Lun 08.08.2005

EL PAíS  › OPINION

Nosotros mismos

› Por Eduardo Aliverti

Nadie, al menos entre el inmenso grueso de las opiniones que se leen o escuchan a través de la prensa, se pregunta si los responsables del horroroso nivel de la campaña electoral sólo son ubicables entre la dirigencia política en general y los candidatos en particular.
No es únicamente en la Argentina donde florecen las chicanas antes que las ideas, y los ataques personales antes que las propuestas, y las retóricas inflamadas de lugares comunes antes que el debate programático. No somos los propietarios de candidaturas legislativas frente a las que –con muchísima suerte– gracias si se conoce a los primeros de las listas. En todos lados las elecciones sirven, primero, como testigos de que casi nadie quiere cambiar algo estructural. Y que en muy pocos casos posibilitan alterar el orden vigente. Votar puede ser una herramienta significativa como culminación de un proceso de cambio, o como parte de él. Pero (muy) difícilmente lo encabecen. Y que esto vaya como adelanto del razonamiento puntual que se encontrará más abajo.
Para no obrar desde el consuelo de los tontos por el mal de los muchos, está bien: la campaña electoral hacia octubre asusta al más pintado. Las listas del kirchnerismo, y encima con el enunciado de que son la “nueva” política, integran a mucho de lo peor del aparato del PJ (cosa que los propios kirchneristas confiesan en privado, haciendo la salvedad de que, según ellos, por el momento no les queda otra). Del duhaldismo podría no haber más nada que decir pero, como transan con la rata, con Patti, con Rico y con Moria Casán, son ellos mismos quienes se empeñan en recordar que son impresentables. De los radicales sí, mejor ni hablar, aunque el buen desempeño de Stolbizer en la anoréxica interna revela que cuatro gatos locos, aunque sea, no están dispuestos a aceptar el chiste de que Alfonsín sea la renovación.

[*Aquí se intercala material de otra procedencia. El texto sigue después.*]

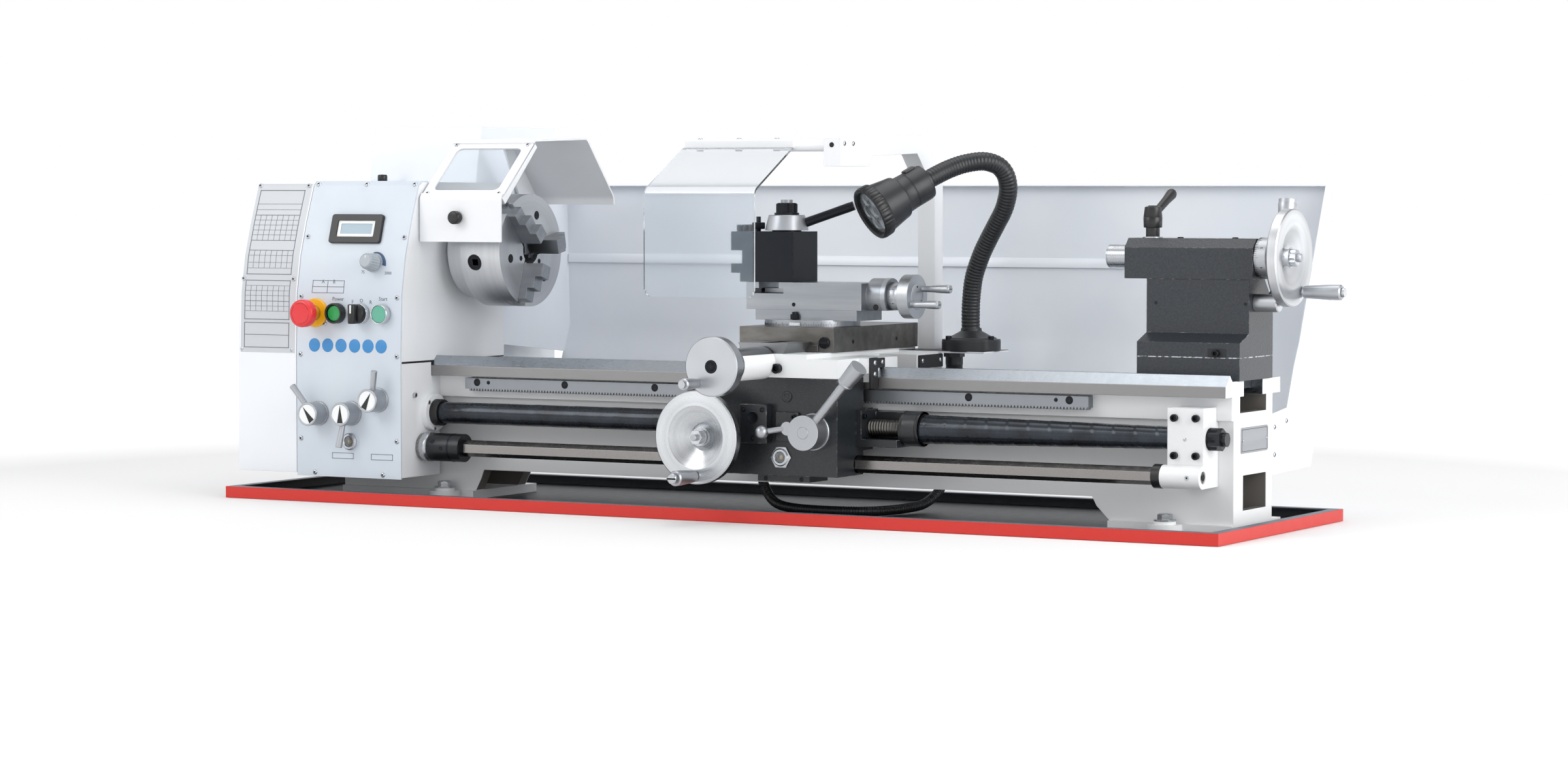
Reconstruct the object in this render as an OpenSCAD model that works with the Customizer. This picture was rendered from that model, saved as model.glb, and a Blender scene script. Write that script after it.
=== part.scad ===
// Bench lathe: a bed on a chip tray, with a belt-driven headstock, a feed gearbox,
// a carriage with cross slide and compound, and a tailstock.
// Millimetres. +X runs along the bed to the tailstock, -Y is the front, +Z is up.
// The origin is the middle of the chip tray's underside.

/* [Tray] */
// Length of the chip tray along the bed
tray_l = 1530; // [1400:5:1900]
// Width of the chip tray, front to back
tray_w = 420; // [400:5:560]
// Height of the tray's folded rim
tray_h = 16; // [10:1:30]
// Thickness of the tray's sheet
tray_t = 2; // [1:0.5:4]
// Width of the lip folded inwards at the top of the rim
lip_w = 15; // [8:1:25]

/* [Bed] */
// Where the right end of the bed is
bed_right = 730; // [640:5:880]
// Width over the bed's two rails
bed_w = 180; // [160:1:220]
// Height of the flat ways above the floor
way_z = 197; // [180:1:240]
// Thickness of the rails
rail_t = 20; // [16:1:28]
// Width of each rail
rail_w = 59; // [50:1:66]
// Distance between the bed's cross ribs
rib_step = 260; // [180:10:280]
// Rise of the prismatic way above the flat ones
v_rise = 8; // [5:0.5:12]

/* [Spindle] */
// Height of the spindle's axis above the flat ways
centre_h = 156; // [140:1:190]
// Bore through the spindle
spindle_bore = 38; // [26:1:44]
// Diameter of the spindle where it runs in its bearings
journal_d = 60; // [50:1:70]
// Diameter of the chuck body
chuck_d = 159; // [140:1:180]
// Length of the chuck body
chuck_l = 66; // [56:1:80]
// Diameter of the chuck's back plate
plate_d = 138; // [120:1:150]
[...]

En la derecha explícita, el estadista Mauricio Macri sucumbió ante la necesidad de contar con el Chelo Delgado como hombre de punta; de manera que el escándalo por las denuncias de coimas en los pases de jugadores, gracias a la ayuda de una mayoría periodística aplastante, quedó para mejor vida. Y su compañero López Murphy, ya privado de la cantilena de los fondos que Santa Cruz tenía en el exterior, se dedica ahora a criticar el vestuario de Cristina Fernández: un elemento dialéctico decisivo en cualquier aporte ideológico que se precie de tal, y sobre todo partiendo de alguien tan probo en la defensa de los pobres. Y mejor parar acá porque, efectivamente, seguir describiendo este escenario da como vergüenza ajena.
La cuestión es preguntarse (como siempre, o como debería ser siempre) si a este circo de mal gusto lo trae la cigüeña de París. El pueblo, dicen todos o es así, cuestiona que no se debata acerca de idea o propuesta alguna. Los candidatos no mencionan, ni siquiera al pasar, la salud, la educación, la seguridad, la ciencia, la ecología, los jubilados, los jóvenes. ¿Pero cuánto de eso le importa a una sociedad partida al medio entre quienes se cayeron del mapa y quienes no desean enterarse de ese desquicio de la otra mitad, embobados por los chiches de colores del consumo, el dólar estable y la percepción de que este gobierno bueno, regular o malo es lo único que hay a mano, como se pensó de milicos, alfonsines, ratas y alianzas? En la hipótesis –absurda, más vale– de que el periodismo político, radiofónico y televisivo promoviera contiendas de fuste entre los candidatos electorales, ¿cuál sería el rating de esos programas? ¿A cuántos les interesa saber qué se proyecta en lo científico y tecnológico; a cuántos cuál es el diseño de algún modelo de Nación que exceda la mera exportación de materias primas sin valor agregado; a cuántos las políticas de Estado pensadas para la salud o la educación públicas?
Dejemos de mentirnos, o de autocomplacernos. El nivel de la campaña electoral no difiere, ni sustancialmente ni mucho menos, del que puede encontrarse en los mensajes arrebatados de los oyentes de la radio, o en las barbaridades que se les escucha a los taxistas, o en la frivolidad o pusilanimidad de los periodistas, o en la repugnancia de que tantos trabajadores identifiquen al enemigo entre otros trabajadores. Porque después de todo, ¿uno está loco o ésta no es la sociedad que hace apenitas dos años le dio casi el 50 por ciento de los votos a Menem y López Murphy, y la que ahora tiene a Macri peleando cabeza a cabeza el primer puesto de la Capital? Si se delega la cosa pública en los mismos de siempre o, que es lo mismo pero peor, si la comunidad se desentiende de la política para que el resultado sea precisamente esos mismos de siempre haciéndose cargo, todo aquello y todos aquellos que nos enardecen no son más que nuestro propio espejo.